Republican presidential candidates and their party leadership sharply criticized the CNBC moderators who hosted Wednesday night’s debate, and Ted Cruz said the event showed "why the American people don't trust the media".
At the conclusion of the two-hour event in Boulder, Colorado, Republican Party Chairman Reince Priebus derided the moderators and their questions – an unusual move for the leader of the party that sanctioned the event for candidates seeking the party's nomination for the November 2016 election.
"While I was proud of our candidates and the way they handled tonight’s debate, the performance by the CNBC moderators was extremely disappointing and did a disservice to their network, our candidates, and voters,” Priebus said in a statement. “Our diverse field of talented and exceptionally qualified candidates did their best to share ideas for how to reinvigorate the economy and put Americans back to work despite deeply unfortunate questioning from CNBC.”
Wednesday night’s event was moderated by CNBC’s Becky Quick, John Harwood and Carl Quintanilla. The audience booed loudly at them several times – sometimes at the encouragement of the candidates.
The moderators had little tolerance for candidates trying to interject and respond to another candidate’s answer, frequently cutting off anyone who tried to chime in. That, in turn, drew more jeers from the audience and criticism from the candidates.
Cruz, a senator from Texas, was the most heated in his criticism of the moderators after taking a question about the budget.

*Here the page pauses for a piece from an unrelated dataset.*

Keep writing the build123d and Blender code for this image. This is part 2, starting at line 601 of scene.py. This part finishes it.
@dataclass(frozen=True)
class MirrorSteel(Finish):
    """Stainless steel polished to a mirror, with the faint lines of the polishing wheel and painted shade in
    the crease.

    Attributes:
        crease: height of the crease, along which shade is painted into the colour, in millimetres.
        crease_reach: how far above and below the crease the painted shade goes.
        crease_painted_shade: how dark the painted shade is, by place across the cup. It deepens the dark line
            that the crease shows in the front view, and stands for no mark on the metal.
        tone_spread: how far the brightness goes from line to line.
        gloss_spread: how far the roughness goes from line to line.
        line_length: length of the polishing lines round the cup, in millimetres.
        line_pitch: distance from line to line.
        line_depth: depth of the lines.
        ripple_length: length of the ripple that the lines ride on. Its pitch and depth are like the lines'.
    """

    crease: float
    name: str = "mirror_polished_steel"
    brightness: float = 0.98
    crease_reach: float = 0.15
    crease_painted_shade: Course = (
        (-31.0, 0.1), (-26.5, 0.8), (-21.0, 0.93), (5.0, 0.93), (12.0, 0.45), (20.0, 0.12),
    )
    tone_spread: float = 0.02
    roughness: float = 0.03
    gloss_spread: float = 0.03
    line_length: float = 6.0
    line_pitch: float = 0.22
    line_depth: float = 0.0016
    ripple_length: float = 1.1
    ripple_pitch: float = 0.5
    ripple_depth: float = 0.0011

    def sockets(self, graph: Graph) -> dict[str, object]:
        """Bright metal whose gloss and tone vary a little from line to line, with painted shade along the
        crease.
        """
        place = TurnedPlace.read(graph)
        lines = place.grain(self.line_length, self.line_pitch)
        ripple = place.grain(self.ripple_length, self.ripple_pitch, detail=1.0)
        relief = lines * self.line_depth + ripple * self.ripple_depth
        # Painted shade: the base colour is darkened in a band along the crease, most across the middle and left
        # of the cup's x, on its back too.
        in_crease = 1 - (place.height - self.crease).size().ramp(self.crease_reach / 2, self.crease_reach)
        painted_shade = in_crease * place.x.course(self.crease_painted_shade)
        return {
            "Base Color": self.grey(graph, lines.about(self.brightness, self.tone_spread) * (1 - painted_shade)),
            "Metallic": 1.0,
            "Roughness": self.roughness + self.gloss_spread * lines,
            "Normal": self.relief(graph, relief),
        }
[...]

“The questions that have been asked so far in this debate illustrate why the American people don’t trust the media,” he said. “This is not a cage match. And, you look at the questions – 'Donald Trump, are you a comic-book villain?''Ben Carson, can you do math?'"
"The contrast with the Democratic debate, where every fawning question from the media was, ‘Which of you is more handsome, and why?’" Cruz said.